La casa circondariale di Gazzi, giorno dopo giorno, si trasforma in una bomba ad orologeria. Nelle scorse settimane è capitato spesso di scrivere di casi di tentato suicidio da parte di carcerati che, esasperati dalla propria situazione e complice anche una condizione detentiva tutt’altro che dignitosa, sono giunti a gesti estremi. Stavolta però l’attenzione si concentra su chi sta dall’altra parte delle sbarre, ovvero il personale di polizia penitenziaria. I rappresentanti delle organizzazioni sindacali di Sappe, Cgil, Cisl e Uil, denunciano in modo unitario la condizione di assoluta precarietà in cui il personale è costretto ad operare, sia in termini di quantità che, di conseguenza, di qualità.
Le denunce dei sindacati non sono certo “cosa nuova”, ma fino ad oggi non hanno trovato alcuna risposta da parte degli organi preposti. Un silenzio esasperante, tanto quanto il lavoro all’interno del carcere, che spinge dunque i rappresentanti dei lavoratori a dichiarare lo stato di agitazione. Allo stato attuale sono 77 le unità impiegate che non sono però mai state integrate: “Il disagio in funzione del sovraffollamento di detenuti – scrivono i sindacati – si è ulteriormente aggravato negli ultimi periodi a causa di provvedimenti unilaterali adottati dall’Amministrazione Penitenziaria, avvallati dal Provveditorato Regionale di Palermo, che vedono i poliziotti penitenziari aumentato il carico di lavoro dovendosi occupare, senza un adeguato incremento di almeno 20 unità, anche della gestione del “repartino per detenuti” recentemente messo a disposizione dall’Ospedale Papardo”.
E gli effetti, in termini di qualità del servizio, sono decisamente sconfortanti perché “in ogni caso le poche unità debbono assicurare i compiti istituzionali sanciti dalla Legge. Poco importa – continuando Sappe, Cgil, Cisl e Uil – se presso la sezione femminile in mancanza di unità femminili prestano servizio unità maschili, lo stesso dicasi nel servizio di piantonamento per detenute. Poco importa se i controlli a vista o ad ogni 10 minuti di soggetti a rischio suicidario siano aumentati in modo esponenziale. Poco importa se molti posti di servizio sono sguarniti o sotto la responsabilità di una sola unità. In compenso, l’Amministrazione Penitenziaria promuove procedimenti disciplinari nei confronti di mal capitati poliziotti rei per non avere adempiuto in modo puntuale ai propri compiti”.

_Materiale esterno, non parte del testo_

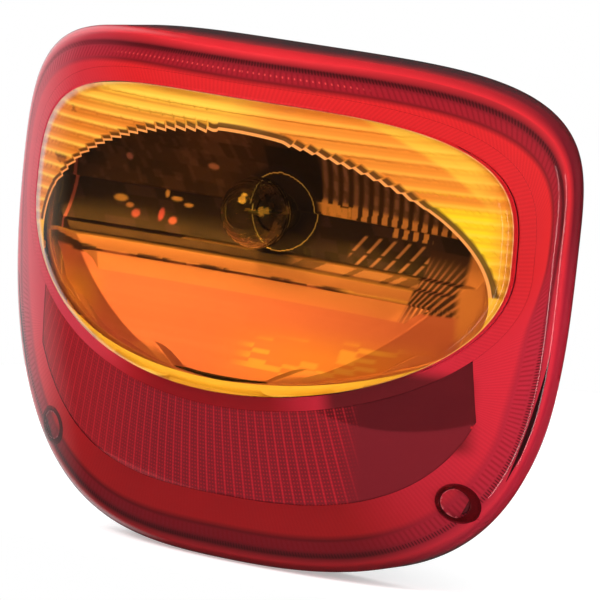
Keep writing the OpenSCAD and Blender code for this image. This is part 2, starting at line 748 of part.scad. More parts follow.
module bulb_cap() {
    difference() {
        translate([0, 0, -cap_l]) cylinder(r = cap_r, h = cap_l, $fn = round_fn);
        translate([0, 0, -cap_l - 1]) cylinder(r = cap_r - cap_wall, h = cap_l + 2, $fn = round_fn);
    }
    for (s = [-1, 1])
        translate([s * (cap_r - cap_wall / 2), 0, -pin_drop]) rotate([0, s * 90, 0])
            cylinder(r = pin_r, h = pin_l + cap_wall / 2, $fn = small_fn);
}

module bulb_insulator() {
    translate([0, 0, -cap_l - insulator_t]) cylinder(r = cap_r, h = insulator_t, $fn = round_fn);
    translate([0, 0, -cap_l - eps])
        cylinder(r = cap_r - cap_wall - socket_gap, h = insulator_t, $fn = round_fn);
}

module end_contact(x, r) {
    translate([x, 0, -cap_l - insulator_t - contact_h]) cylinder(r = r, h = contact_h, $fn = small_fn);
}

module indicator_place() forward(0, indicator_y, indicator_z) children();
module stop_place() forward(0, stop_y, stop_z) children();

module indicator_bulb_glass() color(clear) indicator_place() bulb_glass();
module indicator_bulb_filament() color(steel) indicator_place() filament(filament_h, 0);
module indicator_bulb_cap() color(brass) indicator_place() bulb_cap();
module indicator_bulb_insulator() color(black) indicator_place() bulb_insulator();
module indicator_bulb_contact() color(silver) indicator_place() end_contact(0, contact_r);

module stop_tail_bulb_glass() color(clear) stop_place() bulb_glass();
module stop_tail_bulb_filaments() color(steel) stop_place() {
    filament(filament_h, twin_offset);
    filament(filament_h - twin_drop, -twin_offset);
}
module stop_tail_bulb_cap() color(brass) stop_place() bulb_cap();
module stop_tail_bulb_insulator() color(black) stop_place() bulb_insulator();
module stop_tail_bulb_contacts() color(silver) stop_place()
    for (s = [-1, 1]) end_contact(s * blade_pitch / 2, twin_contact_r);

// Slot for one pin: in from the front, then sideways to the pin's seat
module bayonet_slot(reach) {
    w = 2 * (pin_r + socket_gap);
    rotate([90, 0, 90]) linear_extrude(ring_r)
        polygon([[-w / 2, -pin_drop - w / 2], [1.8 * w, -pin_drop - w / 2], [1.8 * w, reach],
            [0.8 * w, reach], [0.8 * w, -pin_drop + w / 2], [-w / 2, -pin_drop + w / 2]]);
}

// Sleeve that grips a bulb cap: a flange at its front and a bayonet slot for each pin.
// The flange stops short of the feed strips, which pass it on the side given by s.
module sleeve(y, z, s, feed_w) {
    depth = y + cap_l - strip_front + sleeve_wall;
    difference() {
        union() {
            forward(0, y + cap_l, z) cylinder(r = sleeve_r, h = depth, $fn = round_fn);
            difference() {
                forward(0, strip_front, z)
                    cylinder(r = sleeve_r + sleeve_flange, h = sleeve_wall, $fn = round_fn);
                box_back(0, z + s * ring_r / 2, feed_w, ring_r, -dome_depth, 0);
            }
        }
        forward(0, y + cap_l + 1, z)
            cylinder(r = cap_r + socket_gap, h = depth + 2, $fn = round_fn);
        forward(0, y, z) for (turn = [0, 180]) rotate([0, 0, turn]) bayonet_slot(depth);
    }
}

indicator_feed_w = strip_w + 2 * strip_room;
stop_feed_w = blade_pitch + strip_w + 2 * strip_room;

module indicator_socket() color(steel) sleeve(indicator_y, indicator_z, -1, indicator_feed_w);
module stop_tail_socket() color(steel) sleeve(stop_y, stop_z, 1, stop_feed_w);

// Middle of the room between sleeve and pot at a distance x from the bulb's axis
function riser_reach(x) = (sqrt(pow(sleeve_r, 2) - pow(max(0, x - leaf_w / 2), 2))
    + sqrt(pow(pot_r, 2) - pow(x + leaf_w / 2, 2))) / 2;

// Strip on the front of the plate from [x0, z0] to [x1, z1]
module plate_run(x0, x1, z0, z1) {
    translate([x0, strip_front, z0]) cube([x1 - x0, strip_t, z1 - z0]);
}

// Blade bent back from its strip through the slot in the plate
module blade(x) {
    box_back(x, blade_z, strip_w, strip_t, strip_front, plate_back + blade_l);
}

// Leaf under an end contact and the riser that brings it to the front of the plate
module leaf(x, y, z, s, past) {
    reach = riser_reach(abs(x)) + strip_t / 2;
    back = bulb_end(y) + strip_t;
    box_back(x, z + s * (reach - strip_t / 2), leaf_w, strip_t, strip_front, back);
    box_back(x, z + s * (reach - past) / 2, leaf_w, reach + past, back - strip_t, back);
}

// Open ring that the flange of a socket stands on
module earth_ring(z, s, feed_w) {
    difference() {
        forward(0, plate_front, z) cylinder(r = ring_r, h = strip_t, $fn = round_fn);
        forward(0, plate_front + 1, z) cylinder(r = sleeve_r + socket_gap, h = strip_t + 2, $fn = round_fn);
        box_back(0, z + s * (ring_r + 1) / 2, feed_w, ring_r + 1, -dome_depth, 0);
    }
}

module earth_strip() color(brass) {
    half = strip_w / 2;
    earth_ring(indicator_z, -1, indicator_feed_w);
    earth_ring(stop_z, 1, stop_feed_w);
    plate_run(blade_x[0] - half, blade_x[0] + half, stop_z + ring_r / 2, indicator_z - ring_r / 2);
    blade(blade_x[0]);
}

module indicator_feed_strip() color(brass) {
    half = strip_w / 2;
    run_z = (indicator_z - ring_r + blade_z) / 2;
    leaf(0, indicator_y, indicator_z, -1, contact_r);
    plate_run(-half, half, run_z - half, indicator_z - riser_reach(0) + strip_t / 2);
    plate_run(-half, blade_x[3] + half, run_z - half, run_z + half);
    plate_run(blade_x[3] - half, blade_x[3] + half, blade_z - strip_t / 2, run_z + half);
    blade(blade_x[3]);
}

module twin_feed_strip(x) {
    half = strip_w / 2;
    leaf(x, stop_y, stop_z, 1, twin_contact_r);
    plate_run(x - half, x + half, stop_z + riser_reach(abs(x)) - strip_t / 2, blade_z + strip_t / 2);
    blade(x);
}

module stop_feed_strip() color(brass) twin_feed_strip(blade_x[2]);
module tail_feed_strip() color(brass) twin_feed_strip(blade_x[1]);

module lens_screws() color(steel)
    for (x = [-screw_x, screw_x]) {
        difference() {
            forward(x, screw_seat, screw_z) cylinder(r = screw_head_r, h = screw_head_h, $fn = round_fn);
            for (w = [[cross_l, cross_w], [cross_w, cross_l]])
                box_back(x, screw_z, w[0], w[1], screw_seat - screw_head_h - 1,
                    screw_seat - screw_head_h + cross_depth);
        }
        forward(x, screw_end, screw_z) cylinder(r = screw_r, h = screw_l + eps, $fn = small_fn);
    }

module mounting_studs() color(steel)
    at_studs() {
        seat = plate_front - stud_boss_h + stud_head_t;
        forward(0, seat, 0) cylinder(r = stud_head_r, h = stud_head_t, $fn = round_fn);
        forward(0, stud_l, 0) cylinder(r = stud_r, h = stud_l - seat + eps, $fn = round_fn);
    }

module rear_pad() color(black)
    translate([0, plate_back + pad_t, 0]) rotate([90, 0, 0]) linear_extrude(pad_t) difference() {
        polygon([for (t = steps) seal_xz(t, pad_w / 2)]);
        polygon([for (t = steps) seal_xz(t, -pad_w / 2)]);
    }

module vent_patch() color(silver)
    forward(vent_x, plate_back + vent_patch_t, blade_z)
        cylinder(r = vent_patch_r, h = vent_patch_t, $fn = small_fn);

red_lens();
amber_lens();
reflex_insert();
lens_seal();
housing();
indicator_reflector();
stop_tail_reflector();
indicator_bulb_glass();
indicator_bulb_filament();
indicator_bulb_cap();
indicator_bulb_insulator();
indicator_bulb_contact();
stop_tail_bulb_glass();
stop_tail_bulb_filaments();
stop_tail_bulb_cap();
stop_tail_bulb_insulator();
stop_tail_bulb_contacts();
indicator_socket();
stop_tail_socket();
earth_strip();
indicator_feed_strip();
stop_feed_strip();
tail_feed_strip();
lens_screws();
mounting_studs();
rear_pad();
vent_patch();
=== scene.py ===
# %% [markdown]
# # A tail light cluster, dressed
#
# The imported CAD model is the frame: every piece below is made in metres, in the same frame, and stays
# inside it. The lens faces -Y, +Z is up, and the plane of the lens rim is y = 0. What the camera sees is
# mostly clear and tinted plastic, so the lesson spends its effort on the mouldings of the lens and on the
# bright and dark facets of the reflector behind it.

import bpy
import numpy as np
from mathutils import Matrix, Vector


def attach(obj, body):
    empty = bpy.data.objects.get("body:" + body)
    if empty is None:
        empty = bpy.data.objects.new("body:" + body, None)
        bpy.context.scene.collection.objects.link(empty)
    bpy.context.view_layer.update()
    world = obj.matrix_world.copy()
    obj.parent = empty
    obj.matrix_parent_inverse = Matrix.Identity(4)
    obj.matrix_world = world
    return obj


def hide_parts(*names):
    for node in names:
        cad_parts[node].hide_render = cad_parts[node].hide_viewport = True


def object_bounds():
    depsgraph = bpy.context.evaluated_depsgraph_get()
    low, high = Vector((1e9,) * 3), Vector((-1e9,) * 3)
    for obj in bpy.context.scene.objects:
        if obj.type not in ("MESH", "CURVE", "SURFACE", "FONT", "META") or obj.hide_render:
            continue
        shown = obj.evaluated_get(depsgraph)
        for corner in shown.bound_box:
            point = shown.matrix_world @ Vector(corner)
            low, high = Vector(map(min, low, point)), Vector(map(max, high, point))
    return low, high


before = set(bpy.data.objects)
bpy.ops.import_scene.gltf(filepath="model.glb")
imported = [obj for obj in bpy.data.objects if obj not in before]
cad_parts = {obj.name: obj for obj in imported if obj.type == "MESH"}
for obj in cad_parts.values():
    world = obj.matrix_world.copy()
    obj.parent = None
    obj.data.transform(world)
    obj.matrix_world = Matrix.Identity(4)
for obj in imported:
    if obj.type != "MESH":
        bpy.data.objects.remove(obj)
cad_box = [list(map(float, corner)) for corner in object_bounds()]
MM = 0.001

# %% [markdown]
# ## The form of the lens
#
# The lens is one smooth dome inside a rounded square outline. Both come from short formulas, so the outer
# face, the inner face, the window and the inserts can all be worked out from the same few sizes, and they
# fit each other everywhere. All lengths here are in millimetres.

# %% Outlines
HALF_W = 115.0
WIDEST_Z = 19.0
WINDOW_Z = 12.0
BULB_Z = 19.0
BULB_OPENING_R = 13.7
LENS_WALL = 3.0
EDGE_ROLL = 4.3
RIB_PITCH = 4.5


def superellipse(a, up, down, power_up, power_down, t):
    """Radius at angle t, clockwise from the top: (sin/a)^p + (cos/b)^p = r^-p, with its own b and p above
    and below."""
    s, c = np.abs(np.sin(t)), np.abs(np.cos(t))
    b = np.where(np.cos(t) >= 0, up, down)
    p = np.where(np.cos(t) >= 0, power_up, power_down)
    return ((s / a) ** p + (c / b) ** p) ** (-1 / p)


def ring_line(r, t, z0=0.0):
    """Points x, z at radius r and angle t round the point x = 0, z = z0."""
    return np.stack([r * np.sin(t), z0 + r * np.cos(t)], -1)


def edge_line(t, inset):
    """The lens outline, moved inwards."""
    return ring_line(superellipse(HALF_W - inset, 59 - inset, 122.5 - inset, 4, 3, t), t, WIDEST_Z)


def window_line(t, outset):
    """The amber window's outline, moved outwards: a superellipse round z = 12, given at angles t round the
    origin. Each point is found by halving a range of radii."""
    near, far = np.zeros(np.shape(t)), np.full(np.shape(t), 140.0)
    for _ in range(40):
        r = (near + far) / 2
        x, z = r * np.sin(t), r * np.cos(t) - WINDOW_Z
        limit = superellipse(99 + outset, 47.3 + outset, 55 + outset, 3.6, 2, np.arctan2(x, z))
        out = np.hypot(x, z) > limit
        near, far = np.where(out, near, r), np.where(out, r, far)
    return ring_line(near, t)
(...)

Una situazione che rischia di precipitare da un momento all’altro, ma di fronte alla quale i poliziotti non intendono più rimanere con le mani in mano. Ecco perché nel caso in cui al proclamato stato di agitazione non segua alcun riscontro, il passo successivo saranno decise forme di protesta volte anche a sensibilizzare l’opinione pubblica e le istituzioni. Una strada, quest’ultima, tentata già l’anno scorso ma con scarsi risultati, anche forse a causa della scarsa compattezza fra le varie sigle sindacali. Che stavolta, invece, sembrano (quasi) tutte marciare nella stessa direzione.
Sulla notizia dello stato di agitazione del personale di polizia penitenziaria, interviene la deputata dei Radicali Rita Bernardini, che nei giorni scorsi ha depositato un’interrogazione in cui venivano chiesti “aggiornamenti” sulla situazione delle carceri: “Alla luce dei fatti – afferma – viene da chiedersi se non siano riscontrabili comportamenti perlomeno discutibili dell’Amministrazione penitenziaria che costringe di fatto il personale a violare le norme dell’ordinamento laddove prescrive che a contatto con le detenute debbano esservi solo agenti donne, in special modo per i piantonamenti”.